**Task**
Check each line of the data for "from" and select those that have it.

Begin Information shown

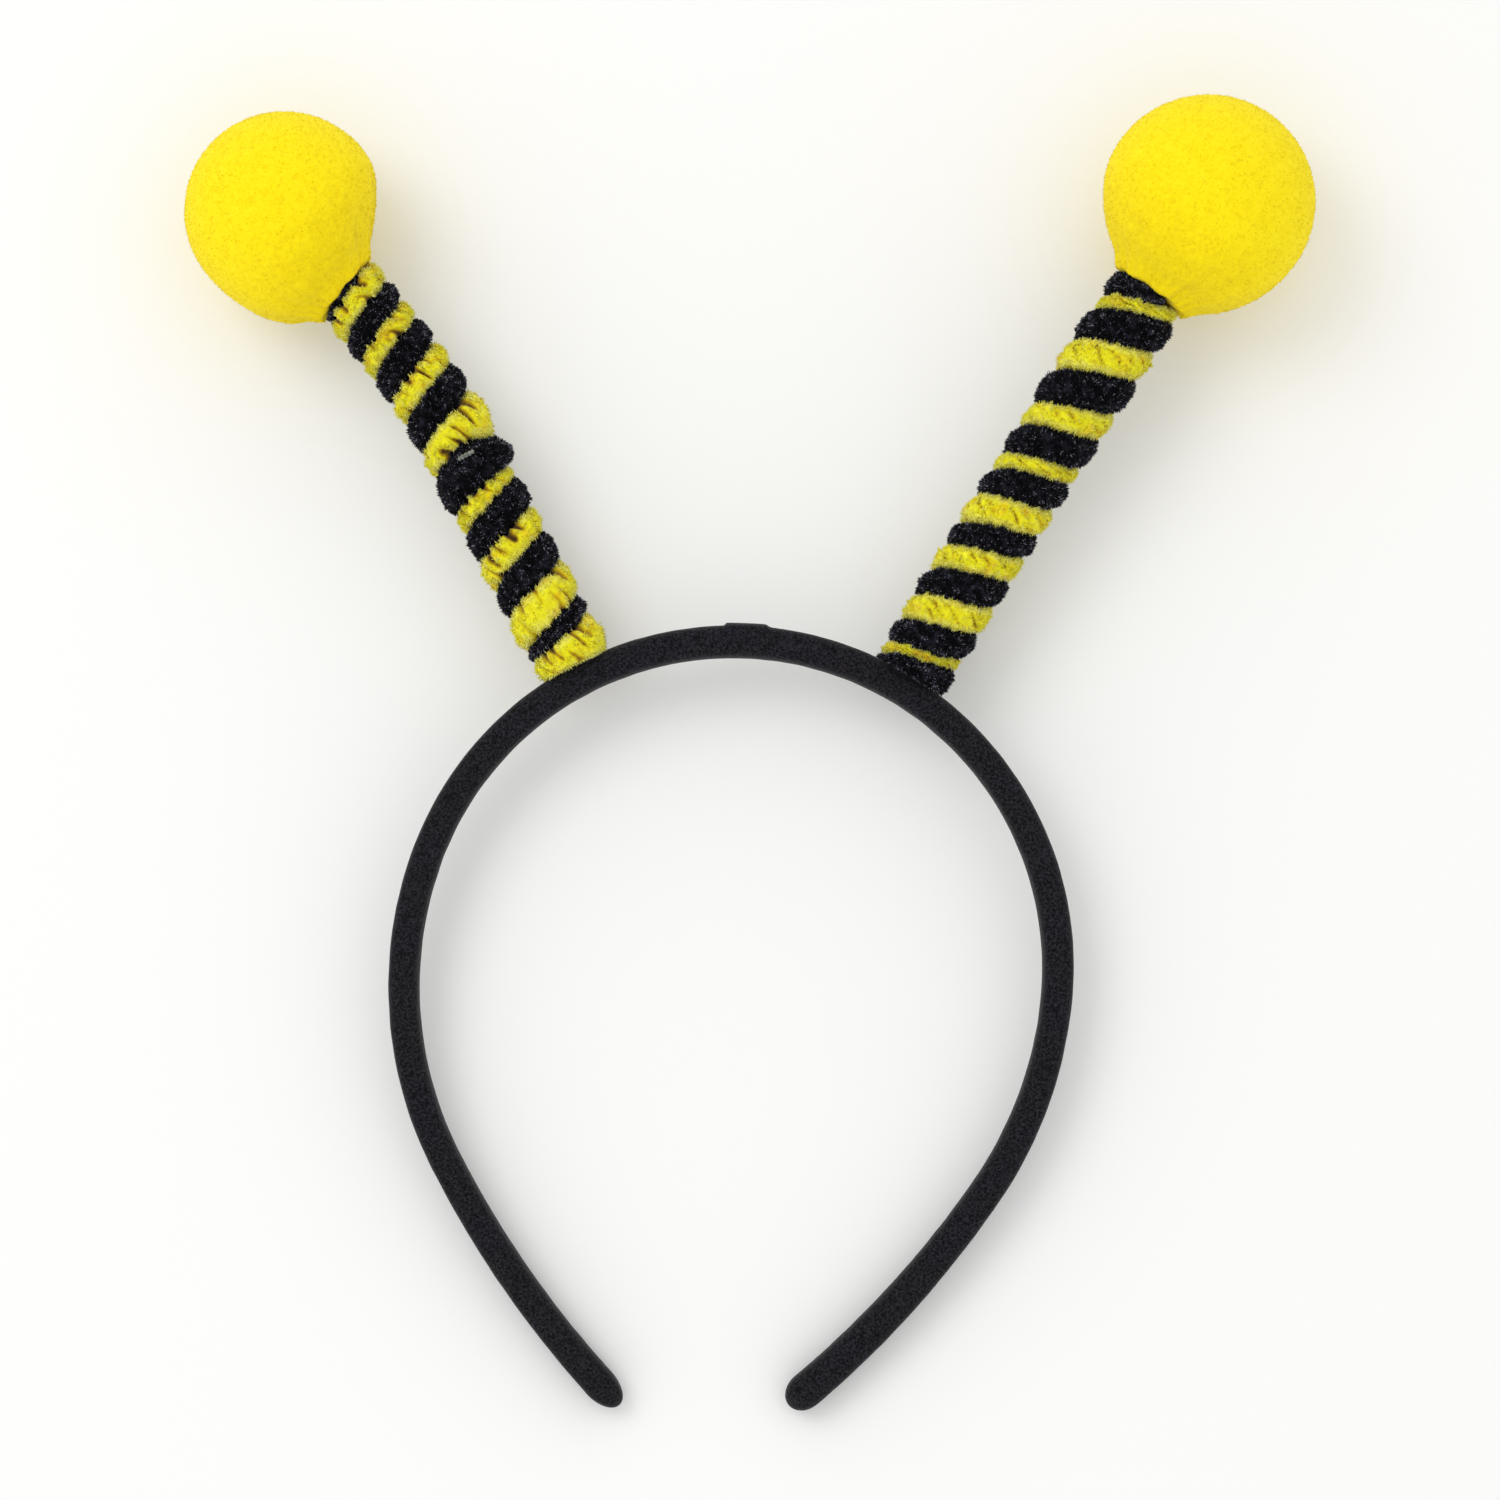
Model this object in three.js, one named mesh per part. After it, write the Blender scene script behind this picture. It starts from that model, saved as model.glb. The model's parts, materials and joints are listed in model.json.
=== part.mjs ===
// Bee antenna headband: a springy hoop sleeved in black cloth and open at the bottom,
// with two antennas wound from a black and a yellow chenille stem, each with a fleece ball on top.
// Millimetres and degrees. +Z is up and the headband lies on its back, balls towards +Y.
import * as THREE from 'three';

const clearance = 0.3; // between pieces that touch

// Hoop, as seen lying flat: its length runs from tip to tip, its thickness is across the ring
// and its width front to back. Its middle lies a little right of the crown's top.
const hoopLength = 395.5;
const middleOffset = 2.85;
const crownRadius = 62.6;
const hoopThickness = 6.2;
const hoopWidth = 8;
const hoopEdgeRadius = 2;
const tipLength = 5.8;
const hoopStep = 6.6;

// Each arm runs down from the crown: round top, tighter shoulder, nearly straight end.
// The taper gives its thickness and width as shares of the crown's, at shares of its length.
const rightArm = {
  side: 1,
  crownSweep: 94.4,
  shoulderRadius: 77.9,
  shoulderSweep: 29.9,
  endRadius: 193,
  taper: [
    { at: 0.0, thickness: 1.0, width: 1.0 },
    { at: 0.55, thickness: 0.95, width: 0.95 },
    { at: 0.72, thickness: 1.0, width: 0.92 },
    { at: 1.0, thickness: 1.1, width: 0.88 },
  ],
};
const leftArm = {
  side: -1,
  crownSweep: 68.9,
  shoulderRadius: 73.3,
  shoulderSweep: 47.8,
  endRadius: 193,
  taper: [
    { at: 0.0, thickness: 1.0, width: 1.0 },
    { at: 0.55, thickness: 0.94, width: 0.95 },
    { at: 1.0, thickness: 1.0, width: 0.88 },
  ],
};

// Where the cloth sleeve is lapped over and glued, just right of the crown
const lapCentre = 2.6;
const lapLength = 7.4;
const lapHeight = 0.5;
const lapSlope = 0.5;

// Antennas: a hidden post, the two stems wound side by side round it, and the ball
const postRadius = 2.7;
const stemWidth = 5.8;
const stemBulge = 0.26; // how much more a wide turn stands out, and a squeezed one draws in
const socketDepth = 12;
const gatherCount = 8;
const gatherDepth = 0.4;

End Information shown

**Completed task**
Model this object in three.js, one named mesh per part. After it, write the Blender scene script behind this picture. It starts from that model, saved as model.glb. The model's parts, materials and joints are listed in model.json.
// with two antennas wound from a black and a yellow chenille stem, each with a fleece ball on top.
import * as THREE from 'three';
// Hoop, as seen lying flat: its length runs from tip to tip, its thickness is across the ring
// Each arm runs down from the crown: round top, tighter shoulder, nearly straight end.